The task: Copy out precisely the lines beginning at the line that contains "obj.parent = empty" and ending at the line that contains "in imported if", including both.

[Records]
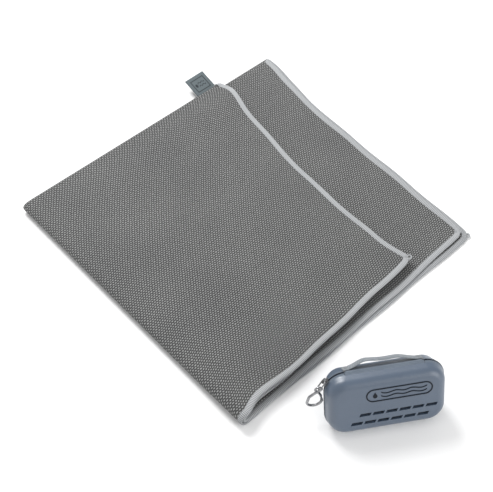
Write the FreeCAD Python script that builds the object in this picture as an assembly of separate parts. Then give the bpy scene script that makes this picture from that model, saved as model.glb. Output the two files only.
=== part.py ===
import FreeCAD, Part
import math
import os

# A quick-dry towel folded in four, with the small zipped case that it travels in.
# Millimetres. +Z is up. The origin is the bottom centre of the whole set's bounding box.
# +X runs along the case's long side, and the case's face looks towards -Y.

V = FreeCAD.Vector

# ---- towel: folded once across and once along, so it lies in four layers ----
STACK_HEIGHT = 16.0          # four layers with the air between them
HALF_GAP = 0.3               # clearance between the two halves of the stack
HEM_WIDTH = 7.0              # overlocked edge
LAYER_GAP = 0.25             # gap between the hems of neighbouring layers
CORNER_RADIUS = 9.0          # rounded corner of the hem
# Corners in the towel's own axes: u away from the main fold, v along it.
FOLD_LENGTH = 437.0
LOWER_FAR = (439.0, 5.0)
LOWER_NEAR = (413.0, 424.0)
UPPER_FAR = (343.0, 0.0)
UPPER_NEAR = (321.0, 405.0)
TOWEL_ANGLE = 31.1           # direction of u in the set, anticlockwise from +X
TOWEL_ORIGIN = V(-285.6, 92.8, 0.0)
KNOT_RADIUS = 1.7            # thread tail knotted at a corner

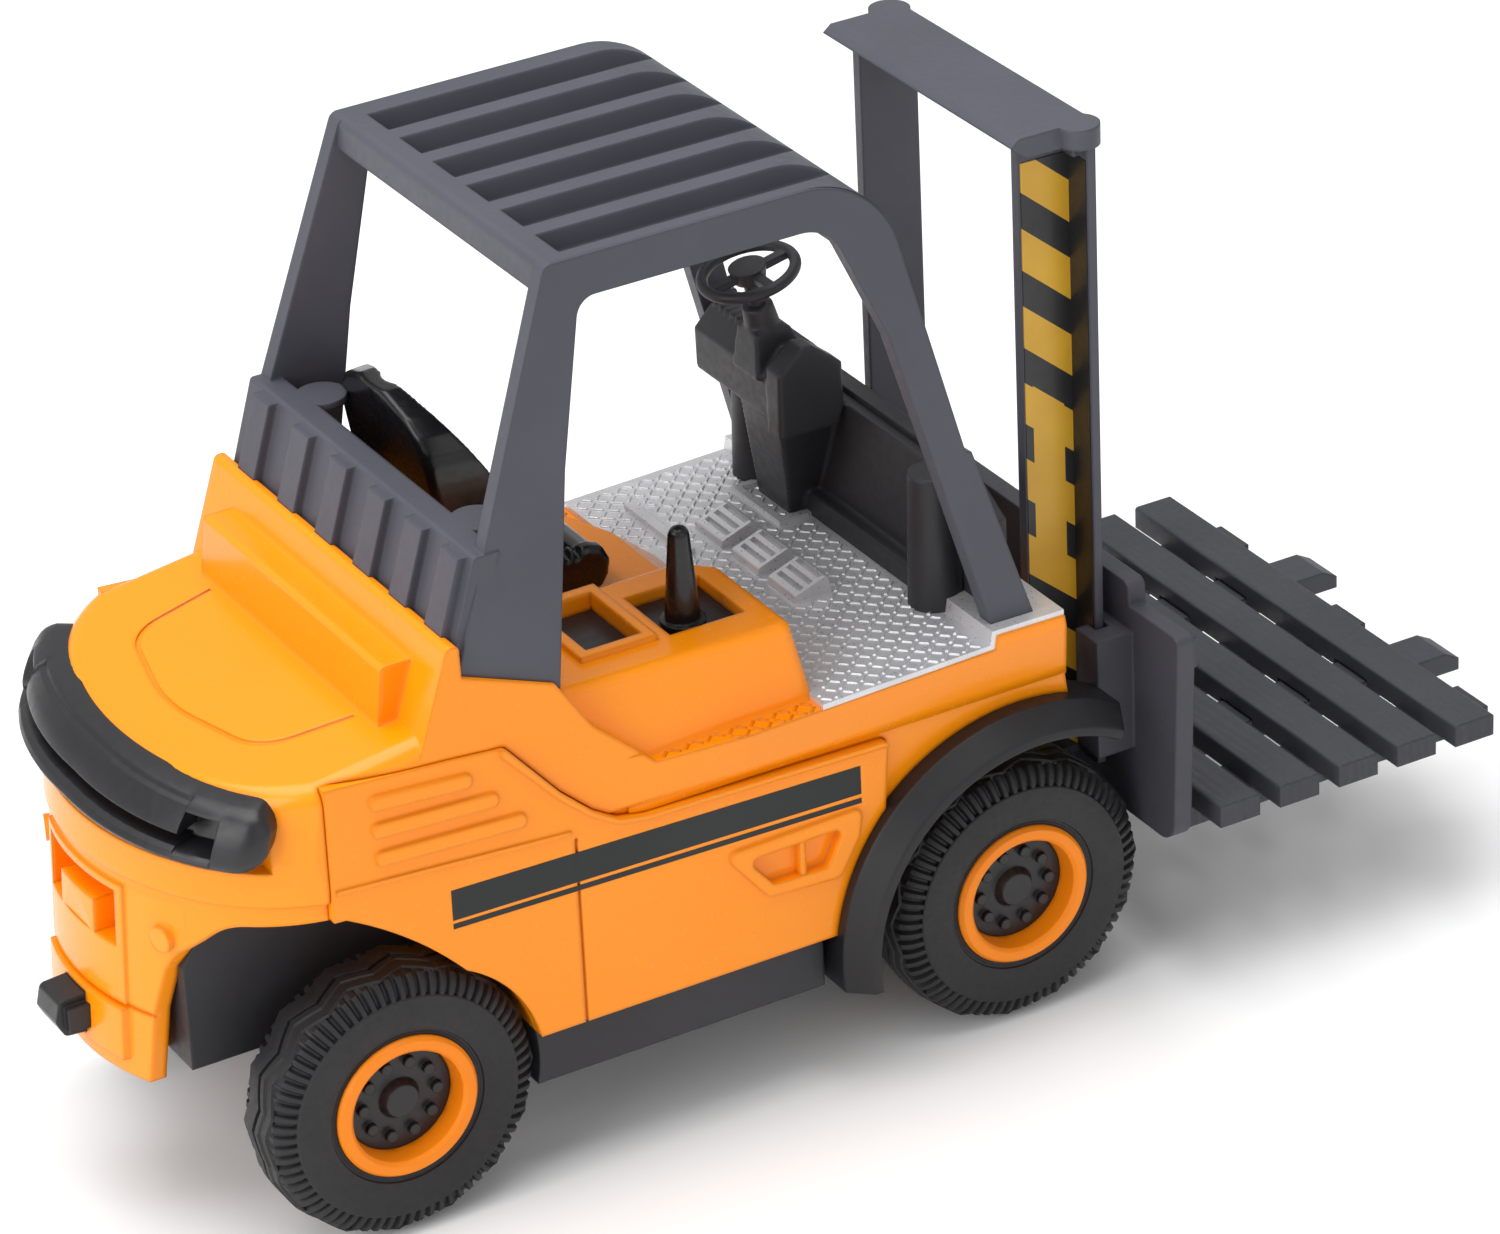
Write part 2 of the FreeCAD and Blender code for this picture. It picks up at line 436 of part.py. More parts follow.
console_tray = block(29.5, 51.5, -23.6, -7.2, 58.4, 59.9)
console_tray = console_tray.fuse(block(32.2, 34.6, -19.0, -18.0, 59.9, 60.6))
control_lever = rod(2.7, (44.4, -17.0, 59.9), (0, 0, 1), 1.0)
control_lever = control_lever.fuse(Part.makeCone(2.1, 1.25, 10.6, FreeCAD.Vector(44.4, -17.0, 60.9)))
control_lever = control_lever.fuse(Part.makeSphere(1.25, FreeCAD.Vector(44.4, -17.0, 71.4)))

HEAD = [(69.7, 68.6, 1), (69.8, 74.6, 1), (72.4, 77.6, 1), (76.2, 77.8, 1), (78.0, 70.6, 1),
        (77.4, 68.6, 1)]
dash = prism("xz", HEAD, DRIVER_Y - 4.4, DRIVER_Y + 13.4)
GLOVE_BOX = [(69.3, 68.0, 1), (69.5, 76.4, 1), (73.2, 78.8, 1), (77.0, 78.4, 1), (78.2, 71.0, 1),
             (77.6, 68.0, 1)]
dash = dash.fuse(prism("xz", GLOVE_BOX, DRIVER_Y - 7.4, DRIVER_Y - 4.2))
leg_low = outline("xy", [(75.2, 11.6), (79.9, 11.6), (79.9, 19.0), (75.2, 19.0)], 51.4)
leg_high = outline("xy", [(70.0, 4.0), (77.4, 4.0), (77.4, 13.6), (70.0, 13.6)], 69.6)
dash = dash.fuse(Part.makeLoft([leg_low, leg_high], True, True))
POST_Y = [-17.4, 22.8]
POST_X = 77.6
for y in POST_Y:
    dash = dash.fuse(Part.makeCone(3.3, 2.9, 18.4, FreeCAD.Vector(POST_X, y, 51.6)))
BULKHEAD = [(-20.2, 51.6), (-20.2, 70.0, 3), (25.6, 70.0, 3), (25.6, 51.6)]
dash = dash.fuse(prism("yz", BULKHEAD, 78.6, 80.0))
WHEEL_CENTRE = FreeCAD.Vector(70.2, DRIVER_Y, 86.6)
COLUMN_TILT_DEG = 12.0


def on_column(shape):
    """Moves a shape built about the origin, axis up, to the top of the steering column."""
    placed = shape.copy()
    placed.rotate(FreeCAD.Vector(0, 0, 0), FreeCAD.Vector(0, 1, 0), -COLUMN_TILT_DEG)
    placed.translate(WHEEL_CENTRE)
    return placed


column = rod(1.9, (0, 0, -14.5), (0, 0, 1), 9.5)
column = column.fuse(Part.makeCone(3.2, 2.0, 3.0, FreeCAD.Vector(0, 0, -8.5)))
column = column.fuse(block(-3.6, 3.4, -2.8, 2.8, -12.6, -7.6))
dash = dash.fuse(on_column(column)).cut(on_column(rod(1.05, (0, 0, -12), (0, 0, 1), 14)))
dash_cowl = dash.cut(floor_plate).cut(body)
ring = Part.makeTorus(5.6, 0.7)
spokes = block(-0.6, 0.6, -5.5, 0, -0.5, 0.4)
spokes = spokes.fuse(block(-5.5, 0.0, -0.6, 0.6, -0.5, 0.4)).fuse(block(0.0, 5.5, -0.6, 0.6, -0.5, 0.4))
hub = Part.makeCone(1.9, 2.3, 1.8, FreeCAD.Vector(0, 0, -1.0))
stem = rod(1.0, (0, 0, -11.0), (0, 0, 1), 10.5)
steering_wheel = ring.fuse(spokes).fuse(hub).fuse(stem)
steering_wheel = on_column(steering_wheel)

COWL_TOP = [(-26.0, 52.0), (-26.0, 66.0), (-18.0, 70.6, 4), (18.0, 70.6, 4), (26.0, 66.0), (26.0, 52.0)]
front_cowl = prism("yz", COWL_TOP, 80.0, 82.2)
front_cowl = front_cowl.cut(guard).cut(body).cut(floor_plate)
dash_cowl = dash_cowl.cut(front_cowl).cut(guard)

# ---- mast ---------------------------------------------------------------------------------
web = block(MAST_REAR_X, MAST_FRONT_X, MAST_WEB_Y, MAST_WEB_Y + MAST_WEB_THICK, 27.0, MAST_TOP_Z - 2)
flange = block(MAST_FRONT_X - 1.1, MAST_FRONT_X, MAST_WEB_Y, FLANGE_Y, 27.0, MAST_TOP_Z - 2)
mast = both_sides(web.fuse(flange))
MAST_FOOT = [(88.5, 14.5), (88.5, 40.0), (91.5, 40.0), (93.5, 34.0), (96.5, 30.0), (96.5, 16.5)]
mast = mast.fuse(prism("xz", MAST_FOOT, -15.0, 15.0))
mast = mast.fuse(block(MAST_REAR_X, 93.0, -17.0, 17.0, 34.0, 40.0))
BEAM_SECTION = [(87.5, MAST_TOP_Z - 0.9), (88.6, MAST_TOP_Z), (98.6, MAST_TOP_Z, 0.6),
                (99.4, MAST_TOP_Z - 2.1, 0.6), (97.4, MAST_TOP_Z - 2.6), (97.2, MAST_TOP_Z - 4.1),
                (95.8, MAST_TOP_Z - 4.1), (95.6, MAST_TOP_Z - 2.6), (89.6, MAST_TOP_Z - 2.6)]
mast = mast.fuse(prism("xz", BEAM_SECTION, -20.4, 20.4))
mast = mast.fuse(both_sides(rod(2.5, (96.6, 20.3, MAST_TOP_Z - 2.5), (0, 0, 1), 2.5)))
WEB_OUTSIDE_Y = MAST_WEB_Y + MAST_WEB_THICK
FLANGE_REAR_X = MAST_FRONT_X - 1.1
FILM_TOP_Z = MAST_TOP_Z - 4.3
sticker = block(MAST_REAR_X + 0.2, FLANGE_REAR_X, WEB_OUTSIDE_Y, WEB_OUTSIDE_Y + FILM, 28.0, FILM_TOP_Z)
sticker_return = block(FLANGE_REAR_X - FILM, FLANGE_REAR_X, WEB_OUTSIDE_Y, FLANGE_Y - 0.3, 28.0, FILM_TOP_Z)
sticker = sticker.fuse(sticker_return)

# ---- carriage -----------------------------------------------------------------------------
CARRIAGE_FACE = [
    (-33.6, 20.5, 3), (-34.8, 48.5, 1), (-24.6, 48.5), (-24.4, 51.5, 1), (24.4, 51.5, 1), (24.6, 48.5),
    (34.8, 48.5, 1), (33.6, 20.5, 3)]
carriage = prism("yz", CARRIAGE_FACE, PLATE_REAR_X, PLATE_FRONT_X)
carriage = carriage.fuse(block(PLATE_FRONT_X - 0.2, PLATE_FRONT_X + 0.5, -34.4, 34.4, 44.0, 48.0))
HOOK_REAR_X = 94.6
HOOK_LOW_Z = 30.0
HOOK_TOP_Z = 45.5
hook = block(HOOK_REAR_X, PLATE_REAR_X, FLANGE_Y + 0.6, HOOK_Y, HOOK_LOW_Z, HOOK_TOP_Z)
hook = hook.fuse(block(HOOK_REAR_X, MAST_FRONT_X - 1.5, 20.8, HOOK_Y, HOOK_LOW_Z, HOOK_TOP_Z))
hook = hook.fuse(block(MAST_FRONT_X + 0.4, PLATE_REAR_X, MAST_WEB_Y, HOOK_Y, HOOK_LOW_Z, HOOK_TOP_Z))
TINE = [(PLATE_REAR_X, TINE_BOTTOM_Z, 1.2), (PLATE_REAR_X, 30.0), (PLATE_FRONT_X + 0.4, 30.0),
        (PLATE_FRONT_X + 0.4, TINE_TOP_Z), (151.5, TINE_TOP_Z), (FORK_TIP_X, 20.8),
        (FORK_TIP_X, TINE_BOTTOM_Z)]
tine = prism("xz", TINE, TINE_Y - TINE_WIDTH / 2, TINE_Y + TINE_WIDTH / 2)
carriage = carriage.fuse(both_sides(hook)).fuse(both_sides(tine))

# ---- pallet -------------------------------------------------------------------------------
pallet = None
FIRST_PLANK_X = 139.4
for k in range(PLANK_COUNT):
    x0 = FIRST_PLANK_X - PLANK_PITCH * k
    plank = prism("xz", [(x0, PLANK_BOTTOM_Z), (x0, PLANK_TOP_Z, 0.4), (x0 + PLANK_WIDTH, PLANK_TOP_Z, 0.4),
                         (x0 + PLANK_WIDTH, PLANK_BOTTOM_Z)], -PALLET_HALF_Y, PALLET_HALF_Y)
    pallet = plank if pallet is None else pallet.fuse(plank)
for y in (-STRINGER_Y, 0.0, STRINGER_Y):
    pallet = pallet.fuse(block(103.0, 148.6, y - 3.1, y + 3.1, 18.8, PLANK_BOTTOM_Z))
for y in (-TINE_Y, TINE_Y):
    channel_half = TINE_WIDTH / 2 + 0.4
    pallet = pallet.cut(block(100, 150, y - channel_half, y + channel_half, 15, TINE_TOP_Z + 0.35))

# ---- export -------------------------------------------------------------------------------
os.makedirs("parts", exist_ok=True)
export("body_shell", body)
export("floor_plate", floor_plate)
export("rear_grille_bar", rear_grille_bar)
export("tow_hook", tow_hook)
export("chassis_base", chassis)
export("body_screws", body_screws)
for side, name in ((1, "left"), (-1, "right")):
    turn = (lambda shape: shape) if side > 0 else mirrored
    export("side_panel_" + name, turn(panel))
    export("side_stripe_" + name, turn(stripe))
    export("front_fender_" + name, turn(fender))
    export("mast_sticker_" + name, turn(sticker))
    for axle_x, axle in ((0.0, "rear"), (WHEELBASE, "front")):
        tyre, rim, cap = wheel(axle_x, side)
        export("tyre_" + axle + "_" + name, tyre)
        export("rim_" + axle + "_" + name, rim)
        export("hub_cap_" + axle + "_" + name, cap)
for axle_x, axle in ((0.0, "rear"), (WHEELBASE, "front")):
    export(axle + "_axle", rod(AXLE_RADIUS, (axle_x, -24.8, TYRE_RADIUS), (0, 1, 0), 49.6))
export("overhead_guard", guard)
export("seat", seat)
export("console_tray", console_tray)
export("control_lever", control_lever)
export("dash_cowl", dash_cowl)
export("steering_wheel", steering_wheel)
export("front_cowl", front_cowl)
export("mast_frame", mast)
export("carriage", carriage)
export("pallet", pallet)
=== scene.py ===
"""Toy forklift truck: finishes, grille bar, tyres, chequer plate, seat, dash, studio and camera.

Lengths are written in the toy's own millimetres, with the rear axle over X = 0, and go through
toy() into the frame's metres.
"""

import json
import math

import bmesh
import bpy
from mathutils import Matrix, Vector
from mathutils.bvhtree import BVHTree


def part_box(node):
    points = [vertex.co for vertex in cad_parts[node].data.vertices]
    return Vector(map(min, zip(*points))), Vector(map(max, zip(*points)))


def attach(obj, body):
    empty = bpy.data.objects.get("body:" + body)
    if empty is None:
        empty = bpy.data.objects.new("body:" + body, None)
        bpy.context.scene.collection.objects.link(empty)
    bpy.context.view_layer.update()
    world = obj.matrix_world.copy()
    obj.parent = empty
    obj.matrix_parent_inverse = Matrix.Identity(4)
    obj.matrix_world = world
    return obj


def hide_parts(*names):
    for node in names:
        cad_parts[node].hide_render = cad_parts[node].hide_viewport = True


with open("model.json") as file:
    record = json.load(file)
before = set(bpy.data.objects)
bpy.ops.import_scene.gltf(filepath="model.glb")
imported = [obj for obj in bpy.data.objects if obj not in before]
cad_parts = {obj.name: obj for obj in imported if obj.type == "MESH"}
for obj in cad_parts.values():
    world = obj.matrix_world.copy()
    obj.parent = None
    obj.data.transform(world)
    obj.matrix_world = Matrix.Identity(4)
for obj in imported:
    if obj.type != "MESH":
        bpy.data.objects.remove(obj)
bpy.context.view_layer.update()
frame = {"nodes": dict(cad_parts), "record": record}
nodes = frame["nodes"]
scene = bpy.context.scene
MM = 0.001


def centre_of(name):
    """Middle of a CAD node's box, in metres."""
    low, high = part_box(name)
    return [(a + b) / 2 for a, b in zip(low, high)]


REAR_AXLE = centre_of("rear_axle")
FRONT_AXLE = centre_of("front_axle")


def toy(x, y, z):
    """A point in the toy's millimetres, as a point of the frame."""
    return Vector((REAR_AXLE[0] + x * MM, y * MM, z * MM))


# ---- shader helpers -----------------------------------------------------------------------
def link(tree, a, b):
    tree.links.new(a, b)


def node(tree, kind, **values):
    """Adds a shader node; keyword names are its attributes."""
    made = tree.nodes.new(kind)
    for key, value in values.items():
        setattr(made, key, value)
    return made


def math_node(tree, operation, a, b=None):
    made = node(tree, "ShaderNodeMath", operation=operation)
    for socket, value in zip(made.inputs, (a, b)):
        if value is None:
            continue
        if isinstance(value, (int, float)):
            socket.default_value = value
        else:
            link(tree, value, socket)
    return made.outputs[0]


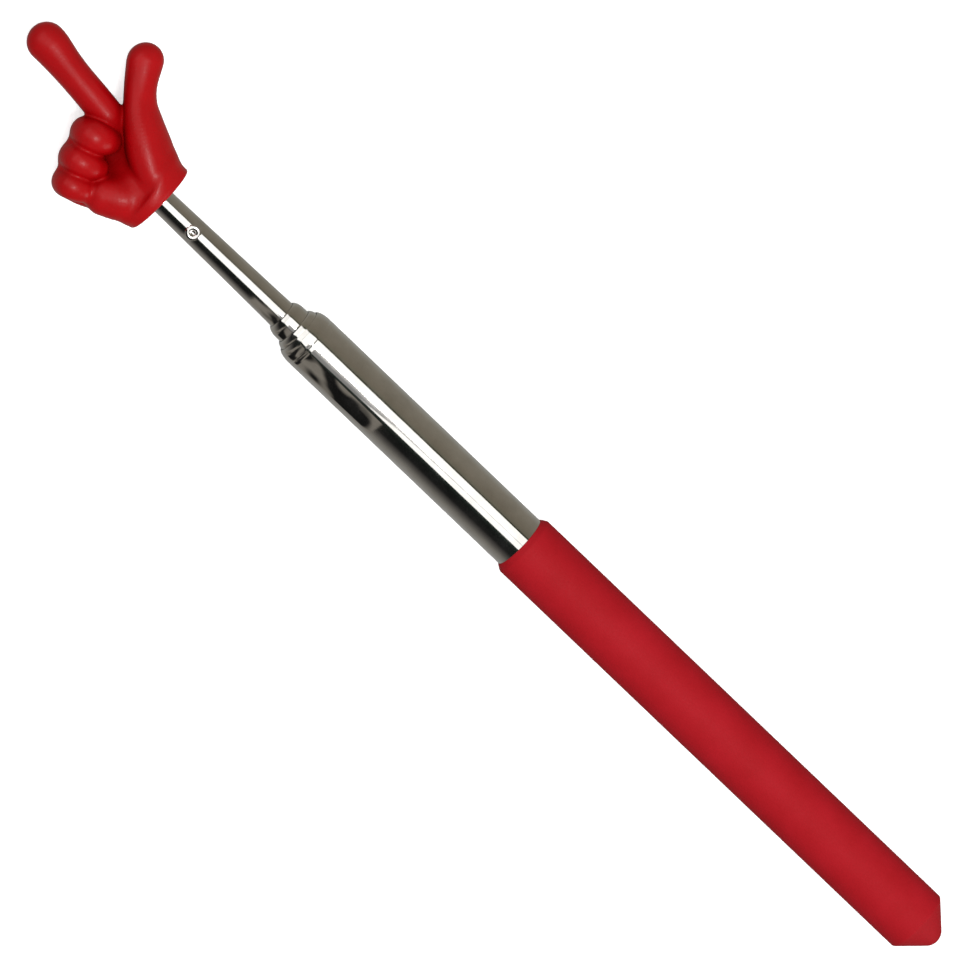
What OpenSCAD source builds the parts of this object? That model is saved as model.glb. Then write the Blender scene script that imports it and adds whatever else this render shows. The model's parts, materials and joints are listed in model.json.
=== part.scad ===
// Telescopic hand pointer, closed up: a soft hand on a tapered tip tube, which slides and turns
// in two drawn tubes and an outer tube with a soft grip sleeve. Millimetres, +Z up.
// The stick lies along X on the plane z = 0, with the hand towards +X, its palm up and its thumb
// towards -Y. The origin is below the middle of the whole pointer, hand included.
// Every place along the stick is a distance from the closed end of the grip, named ..._at.

/* [Whole pointer] */
// Length when closed, from the grip's nose to the tip of the finger
closed_len = 190; // [186:1:200]
// Height of the stick's axis above the surface that it lies on
axis_h = 5.06; // [5.06:0.01:5.2]
// Distance of the stick's axis from the middle of the hand's width
axis_y = 2.99; // [2.95:0.01:3.05]

/* [Grip sleeve] */
// Outside diameter of the sleeve
grip_d = 10.1; // [9.9:0.1:10.1]
// Length of the sleeve
grip_len = 86; // [70:1:100]
// Wall over the cone of the closed end
grip_wall = 0.75; // [0.6:0.05:0.8]
// Radius of the rounded nose
nose_r = 1.6; // [1.2:0.1:1.8]

/* [Drawn tubes] */
// How much wider each tube is than the one that slides in it
tube_step = 1.4; // [1.35:0.05:1.4]
// Distance of the outer tube's open mouth from the end of the grip
outer_mouth_at = 131; // [128:0.1:131]
// Distance of the middle tube's open mouth from the end of the grip
middle_mouth_at = 132; // [132:0.1:133]
// Distance of the inner tube's open mouth from the end of the grip
inner_mouth_at = 134.5; // [134.5:0.1:136]

/* [Tip tube] */
// Outside diameter where it is parallel
tip_d = 4.5; // [4.4:0.1:4.5]
// Outside diameter at the hand, after the taper
tip_front_d = 3.7; // [3.6:0.1:3.8]
// Wall thickness
tip_wall = 0.3; // [0.25:0.05:0.3]
// Depth that it enters the hand
tip_in_hand = 3; // [2:0.5:4]

/* [Fits] */
// Wall thickness of the three larger tubes
tube_wall = 0.35; // [0.3:0.05:0.35]
// Radial clearance of a tube in the mouth around it
mouth_gap = 0.08; // [0.06:0.01:0.1]
// Radial clearance of a running fit
run_gap = 0.05; // [0.03:0.01:0.08]
// Thickness of the friction springs
spring_t = 0.4; // [0.3:0.05:0.4]
// Gap between two pieces that stop against each other when the pointer is closed
stop_gap = 0.1; // [0.05:0.05:0.2]

/* [Hand] */
// Distance of the cuff's face from the end of the grip
cuff_at = 159; // [158:0.5:160]
// Width of the cuff
cuff_w = 11.4; // [11:0.1:11.8]
// Depth of the cuff, from the palm side to the back of the hand
cuff_depth = 10; // [9.6:0.1:10]
// Facets round each rounded form of the hand
hand_facets = 24; // [20:4:28]

/* [Rivet] */
// Distance of the rivet from the end of the grip
rivet_at = 152.5; // [149:0.1:153]
// Turn of the rivet about the stick, away from straight up
rivet_turn = 8; // [0:1:20]
// Diameter of the rivet's head
rivet_head_d = 2.5; // [2.2:0.1:2.6]

/* [Hidden] */
$fn = 96;

hand_red = [0.72, 0.09, 0.11];
grip_red = [0.69, 0.12, 0.15];
chrome = [0.78, 0.77, 0.75];
brass = [0.80, 0.64, 0.32];
bronze = [0.72, 0.48, 0.28];
steel = [0.60, 0.60, 0.60];
black = [0.12, 0.12, 0.12];

// Outside diameters of the tubes that slide in each other
inner_d = tip_d + tube_step;
middle_d = inner_d + tube_step;
outer_d = middle_d + tube_step;

// Grip and plug: both ends of the pointer are cones of 45 degrees
grip_r = grip_d / 2;
outer_r = outer_d / 2;
shoulder_at = grip_r - 0.75;          // where the grip's cone begins
cone_in_shift = grip_wall * sqrt(2);  // how far the inner cone lies behind the outer one
plug_shoulder_at = outer_r - 0.75 + cone_in_shift;
plug_tip_r = 0.6;
plug_flange = 0.4;
outer_back_at = plug_shoulder_at + plug_flange;
plug_front_at = outer_back_at + 7;

// Bores
outer_bore = outer_r - tube_wall;
middle_bore = middle_d / 2 - tube_wall;
inner_bore = inner_d / 2 - tube_wall;
tip_bore = tip_d / 2 - tip_wall;

// Stack of end bushes, from the plug towards the hand
flange = 1.1;                         // thickness of a bush's rear flange
spigot = 4;                           // how far a bush reaches into its tube
middle_groove = 6;                    // room for the friction springs behind each tube
inner_groove = 5.2;
tip_groove = 4.6;
middle_bush_at = plug_front_at + stop_gap;
middle_back_at = middle_bush_at + flange + middle_groove;
inner_bush_at = middle_back_at + spigot + stop_gap;
inner_back_at = inner_bush_at + flange + inner_groove;
tip_bush_at = inner_back_at + spigot + stop_gap;
tip_back_at = tip_bush_at + flange + tip_groove;
tip_front_at = cuff_at + tip_in_hand;
taper_from = inner_mouth_at + 0.4;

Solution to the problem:
    obj.parent = empty
    obj.matrix_parent_inverse = Matrix.Identity(4)
    obj.matrix_world = world
    return obj


def hide_parts(*names):
    for node in names:
        cad_parts[node].hide_render = cad_parts[node].hide_viewport = True


with open("model.json") as file:
    record = json.load(file)
before = set(bpy.data.objects)
bpy.ops.import_scene.gltf(filepath="model.glb")
imported = [obj for obj in bpy.data.objects if obj not in before]
cad_parts = {obj.name: obj for obj in imported if obj.type == "MESH"}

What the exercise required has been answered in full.